Aldus gewezen door mr. E.J. Otten, kantonrechter, en uitgesproken ter openbare terechtzitting van 3 april 2025 in tegenwoordigheid van de griffier.
typ: FB
coll:

Voetnoten

1.In het bijzonder gaat het om de arresten van de Hoge Raad van 28 maart 2008 (ECLI:NL:HR:2008:BC2837), 5 juni 2009 (ECLI:NL:HR:2009:BH 2815), 29 april 2011 (ECLI:NL:HR:2011:BP4003), 3 februari 2017 (ECLI:NL:HR: 2017:164) en 12 april 2019 (ECLI:NL:HR:2019:590) en de arresten van het gerechtshof Amsterdam van 1 december 2009 (ECLI:NL: GHAMS:2009:BK4981) en 1 april 2014 (ECLI:NL:GHAMS:2014:1135).
2.zie onder meer gerechtshof Arnhem-Leeuwarden, 3 november 2020 ECLI:NL:GHARL:2020:8992, gerechtshof Amsterdam, 25 januari 2021, ECLI:NL:GHAMS:2021:1462 en gerechtshof Den Bosch 10 januari 2023, ECLI:NL:GHSHE:2023:23.

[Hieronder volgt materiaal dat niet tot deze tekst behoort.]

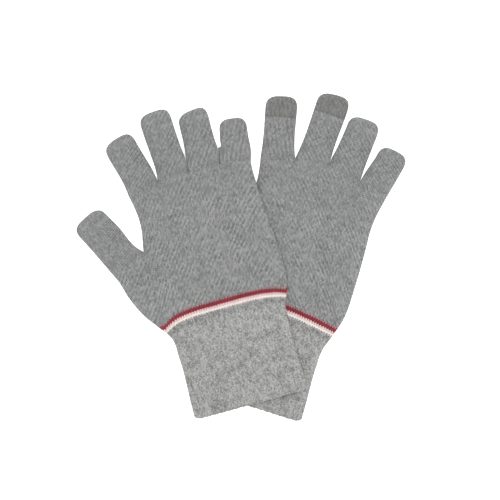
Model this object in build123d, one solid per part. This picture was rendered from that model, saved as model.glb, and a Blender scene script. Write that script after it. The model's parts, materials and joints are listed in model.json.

3.Hoge Raad 10 juni 2022, ECLI :NL:HR:2022:862.
4.Vergelijk gerechtshof Arnhem Leeuwarden 16 mei 2023 ECLI:NL:GHARL:2023:4177.
5.Zie bijvoorbeeld Hoge Raad 9 juni 2023, ECLI:NL:HR:2023:882.
6.Hoge Raad 2 september 2016, ECLI:NL:HR:2016:2012 r.o. 5.6 en 5.7. Deze lijn is nadien bevestigd in de arresten van de Hoge Raad van 12 oktober 2018, ECLI:NL:HR:2018:1935, en van 10 juni 2022, ECLI:NL:HR:2022:862.